The renewed hope that shared decision making might finally fulfill its promise and lower costs (see our April cover story http://tinyurl.com/Burns-shared) just hit some static. Patients who participate in their medical decisions spend more time in the hospital (0.26 of a day) and raise the cost of their stay by an average of $865, according to a study in JAMA Internal Medicine.
Researchers at the University of Chicago surveyed about 21,750 patients at the university’s medical center between July 1, 2003 and August 31, 2011. Ninety-six percent of the patients wanted more information about their treatment, while about 29 percent expressed a strong preference for shared decision making.
The authors say, “This contrasts with the expectation that patient participation in care decisions might decrease costs and suggests that it is important to evaluate efforts to increase patient engagement in decision making with respect to their effects on outcomes and costs.”
The study, “Association of Patient Preferences for Participation in Decision Making With Length of Stay and Costs Among Hospitalized Patients,” extrapolates the costs.
The authors say that “when multiplied by the approximately 35 million annual hospitalizations in the United States, the 28.9 percent of patients who somewhat or definitely disagreed with delegating decisions to their physician would represent about 10 million hospitalizations, for which an additional 0.26 day and $865 per hospitalization would total 2.6 million hospital days and about $8.7 billion in costs.”
Another red flag: The authors say that older patients, people with government sponsored insurance, and African Americans are less inclined to participate in care decisions.

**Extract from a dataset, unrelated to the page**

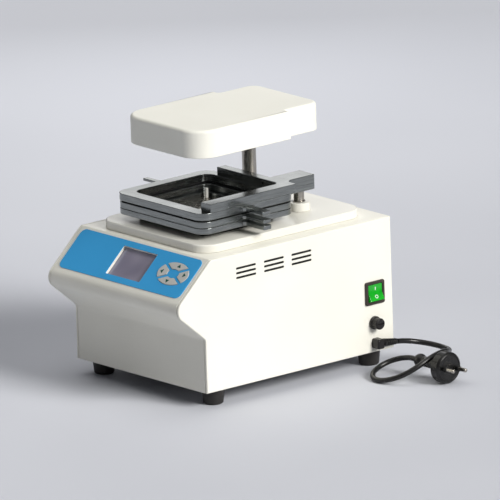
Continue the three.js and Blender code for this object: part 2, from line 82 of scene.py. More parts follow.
PLATFORM = dict(x=98.5, front=-124.5, rear=126, corner=25, top=190.1)
FRAME = dict(x=81, front=-112, rear=34, corner=16, inset=0.5)
FRAME_FLOOR, FRAME_SPLIT, FRAME_MID_TOP = 198, 205.5, 213
NEST = dict(x0=-54, x1=52, front=-83, rear=9, corner=6, play=0.4, thick=2)
NEST_HOLE = dict(x=-1, y=-37, pitch=9, r=2.6)
NEST_PIN = dict(x=(("left", -48), ("right", 46)), y=(("front", -77), ("rear", 3)), r=2.2, top=212)
LEDGE = (-60, 58, -89, 15, 8)  # x0, x1, y0, y1, corner
OPENING = (-66, 64, -95, 21)
CLAMP_FLOOR, CLAMP_TOP, RAIL_TOP = 214.8, 223.5, 234
RAIL_WIDTH, CROSSBAR, CROSSBAR_END = 17, 12.5, -49
RAIL_START = 13
ARM = dict(x0=34, x1=62, rear=79, floor=216)
BAR_SOCKET = dict(x=34, z=229, r=1.7)
POST = dict(x=47, y=66, r=6.25, boss_r=13, boss_height=10)
COLUMN = dict(x=-45, y=68, r=8.5, floor=108, collar_r=14, collar_height=6.5)
TAB = dict(y=-41, flare=3)
# body, side, reach, half-width, floor, top
TABS = {
    "finger_tab_bottom": ("housing", 1, 116, 6, 198.6, 203.8),
    "finger_tab_middle": ("housing", 1, 116, 6, 206.6, 211),
    "finger_tab_upper": ("clamp", 1, 115, 6, 216.6, 221),
    "finger_tab_left": ("clamp", -1, 108, 4, 219.5, 222.5),
}
HEAD = dict(x=71, front=-107, waist=38, rear_x=61, rear=93, floor=286, top=320, wall=2.5)
PLATEN = dict(x0=-51, x1=50, front=-84, rear=10, floor=281)
HEAD_PLATE = 3
HOOD_SCREW = dict(x=(-50, 50), y=(28, 82), r=3, height=1.6, socket_r=1.3, socket_floor=0.6)

SWITCH = dict(y=116.3, z=92.2, half_y=14.7, half_z=14.2, pocket_y=11, pocket_z=10.8,
              hole_y=12.8, hole_z=12.3, lip=2.4)
SWITCH_BOX = dict(half_y=12.4, half_z=12, back=100, hollow=107)
ROCKER = dict(x=120.8, r=10.4, flat=1.4, half=10.6, low=-0.95, back=-2.2)
MARK_LIFT = 0.06
FUSE = dict(y=115, z=55.6, tip=132, knurls=16, hole_r=6.7)
GLAND = dict(x=127.2, y=115.5, z=30.8, depth=5, half_y=5.2, half_z=6, hole_r=5.5)
OUTSIDE = HALF_WIDTH + GAP
VENT = dict(z=(162.3, 156.5, 150.8), y=(-80, -36.8, 5.8), half=15.4, r=1.35)
VENT_PLAY = 0.06

KEY_PLAY = 0.35
KEY_RING = dict(x=76.5, v=-30, a=26.5, b=16.2, inner=0.36, spoke=1.5, slope=0.53)
LCD = dict(x0=-29, x1=32.8, v0=-52, v1=-11, depth=3.2)
LCD_LAP = 3
OVERLAY = dict(x=110.5, v0=-60, v1=-3.2, corner=8, t=0.6)
KEYS = {"up": (False, 1), "down": (False, -1), "right": (True, 1), "left": (True, -1)}
ARROW = [(-3.1, -1), (3.1, -1), (0, 3.6)]
# place on the slope and turn in degrees
ARROWS = {
    "up": (79.2, -19.6, 0),
    "right": (95, -28.6, -90),
    "down": (74.8, -40.4, 180),
    "left": (57.6, -30.4, 90),
}

PLUG = dict(y=127, z=19.4, bulb=188.4, bulb_r=8.2, disc=226, face=241, r=19)
PLUG_NECK = dict(r=6.2, groove_r=5.5, grooves=(199, 203), bulb_end=6.4)
GRIP = dict(count=12, half_width=1.1, half_depth=0.8, half_length=4.5)
PIN = dict(r=2.4, length=19, side=9.5, drop=1.2, sleeve=0.75, sleeve_length=7)
RELIEF = dict(rings=5, r=4.7, taper=0.22, first=4.4, pitch=3.1, groove=0.9, droop=0.1)
CORD_R = 3.2
CORD_ROUTE = [
    (127.2, 143.8, 28.3), (127.4, 152.8, 27), (129, 163.1, 25), (133.5, 172.8, 22.8),
    (141.1, 180.4, 20.9), (150.9, 184.8, 19.6), (161.8, 185.4, 19.2), (172.4, 182.5, 19.9),
    (182.1, 177.1, 21.4), (190.5, 170, 23.6), (197.7, 161.7, 26.1), (203.9, 152.6, 28.5),
    (208.9, 142.6, 30.2), (212.4, 131.9, 30.5), (214.2, 121, 28.7), (214, 110.2, 24.9),
    (211.6, 100, 20), (207, 90.7, 14.8), (199.9, 82.5, 10), (190.5, 76.1, 6.3),
    (179.2, 72.6, 4), (167, 73.6, 3.3), (156, 79.5, 4.3), (148.6, 89.5, 6.8),
    (146.3, 101.5, 10.3), (149.6, 113.2, 14.1), (157.9, 122.3, 17.3), (169.4, 126.8, 19.2),
    (179.8, 127, 19.4),
]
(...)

“This could cause efforts to make physicians more responsive to medical decision preferences to increase health disparities by having little effect on utilization for these less empowered groups while increasing utilization among more empowered groups, who are already more likely to receive medical care.”
One of the study’s authors, David Meltzer, MD, says, “Patients who want to be more involved do not have lower costs. Patients, as consumers, may value elements of care that the heath care system might not.”